У Васильсурска они попали в полосу лесных рейдов. Шли последние в ту навигацию караваны. Волга в этом районе вся словно бы в деревянном панцире. Плоты — это ничего, их видишь, а вот от плотов отрываются полузатонувшие брёвна — топляки. Они могли при столкновении повредить винт. Момент тревожный. Но ничего, обошлось.

Недалеко от Казани, в Зеленодольске, под вечер корабль ворвался на большой скорости. Сторож тамошний увидел летящий на него корабль, перепугался — открыл, что называется, беглый ружейный огонь. Палил в воздух основательно. Подумал невесть что с перепугу.

Наконец прибыли в море. Выход в море всё же перенесли на воскресенье. Решили пройти километров на пятьдесят в открытое море, а потом вдоль берега. Чтобы не брать с собой много балласта, пригласили на заводе желающих совершить морскую прогулку. И естественно, рабочие, мастера, технологи, принимавшие участие в создании корабля, захотели прокатиться на нём вдоль кавказского побережья.



Весной 1962 года Ростиславу Алексееву и его ближайшим помощникам была присуждена Ленинская премия. При создании техники участвовало много умов и рук. Но выбрать самых заслуженных в среде хороших работников для Ростислава Евгеньевича всегда оказывалось нелёгким делом.

Торжественное вручение премий состоялось в конце лета в Горьком, на заводе, в конференц-зале инженерного корпуса. Как раз в ту пору Алексеев готовил «Вихрь» к выходу в Чёрное море. Это событие совпало для Ростислава Евгеньевича с ещё одним, знаменательным: Горьковский водный институт присвоил ему звание доктора технических наук.

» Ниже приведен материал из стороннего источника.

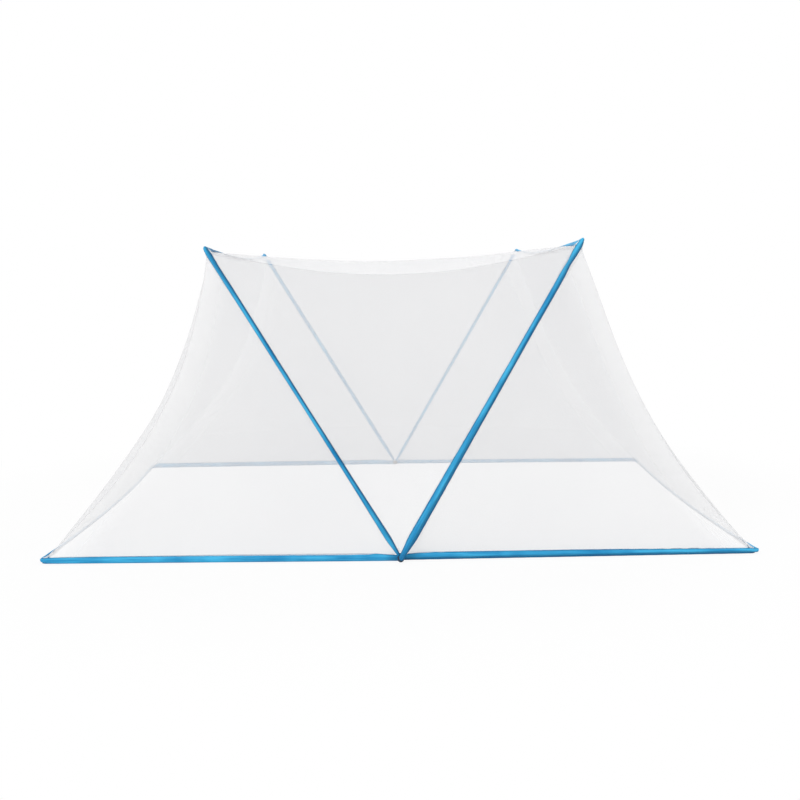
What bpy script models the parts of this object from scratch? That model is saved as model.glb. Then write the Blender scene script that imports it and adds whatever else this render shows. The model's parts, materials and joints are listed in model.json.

Ростислав Евгеньевич узнал о предстоящей защите за день до заседания! Только уже на самом заседании Ростислав Евгеньевич увидел «Объяснительную записку». Её составили его заместителя Зайцев и Москилик, кратко изложив главные заслуги Алексеева перед отечественным и мировым судостроением. После научной части в «Объяснительной записке» приводился перечень оценок и отзывов о крылатых кораблях, и не только учёных, но и общественных деятелей, гостей из-за границы, которые в разное время побывали на борту новых судов.

Это был интересный раздел, во всяком случае, для самого Ростислава Евгеньевича, потому что он не всегда успевал следить за прессой. Впервые он прочёл в «Записке» отчёт о пресс-конференции с председателем Национального профсоюза моряков США Джозефом Корреном.

Коррену был задан вопрос:

— Видели ли вы в СССР что-либо такое, что бы вы хотели увидеть в США?

Коррен ответил:

— Да, например, суда на подводных крыльях. Я знаю, что в США таких судов нет. Я был бы очень счастлив, если бы по Миссисипи могли ходить суда с подводными крыльями. Если бы у нас были такие «Ракеты», то железные дороги плакали бы от нас, водников.

После того как Учёный совет ознакомился с «Запиской», начались прения. Пожалуй, это был не совсем обычный Учёный совет, потому что, кроме профессоров, на нём выступали и крупные хозяйственные руководители, выступил директор Сормовского завода Михаил Афанасьевич Юрьев.

Он был необычен ещё и потому, что не только учёные, но и коллективы заводов, волжские речники, просто пассажиры имели возможность воочию наблюдать каждый год публичную защиту Алексеевым новых кораблей, выходящих в жизнь.

Новоявленный доктор наук Алексеев лишь продолжил сложившуюся на заводе традицию: многие его выдающиеся инженеры становились профессорами горьковских институтов.

Правда, Ростислав Евгеньевич пока не мог взять на себя учебный курс крылатого судостроения, но зато он консультировал многие проекты молодых. И особенно любил посидеть на защитах студенческих дипломов в Политехническом институте, в той самой аудитории, где много лет назад сам стоял с указкой в руке перед своим студенческим проектом.

Тем более Ростиславу Евгеньевичу было приятно вспомнить юность, окунуться в студенческую суматоху, гул молодых голосов в коридорах факультета. Приятно вновь видеть знакомые стены, аудитории, взглянуть из окна на знакомый волжский откос, на заволжские дали и реку с плывущими кораблями.

Волжский пейзаж всегда волновал Алексеева-студента в ту, казалось, уже давнюю пору, не оставлял равнодушным и Алексеева — доктора наук.

Смотреть на проплывающие по Волге суда никогда не надоедало ему.

Ушли в прошлое суда с деревянными корпусами, с колёсами, густо шлёпающими плицами по воде, с паровыми машинами, их густым дымом. Весь флот оделся в металл.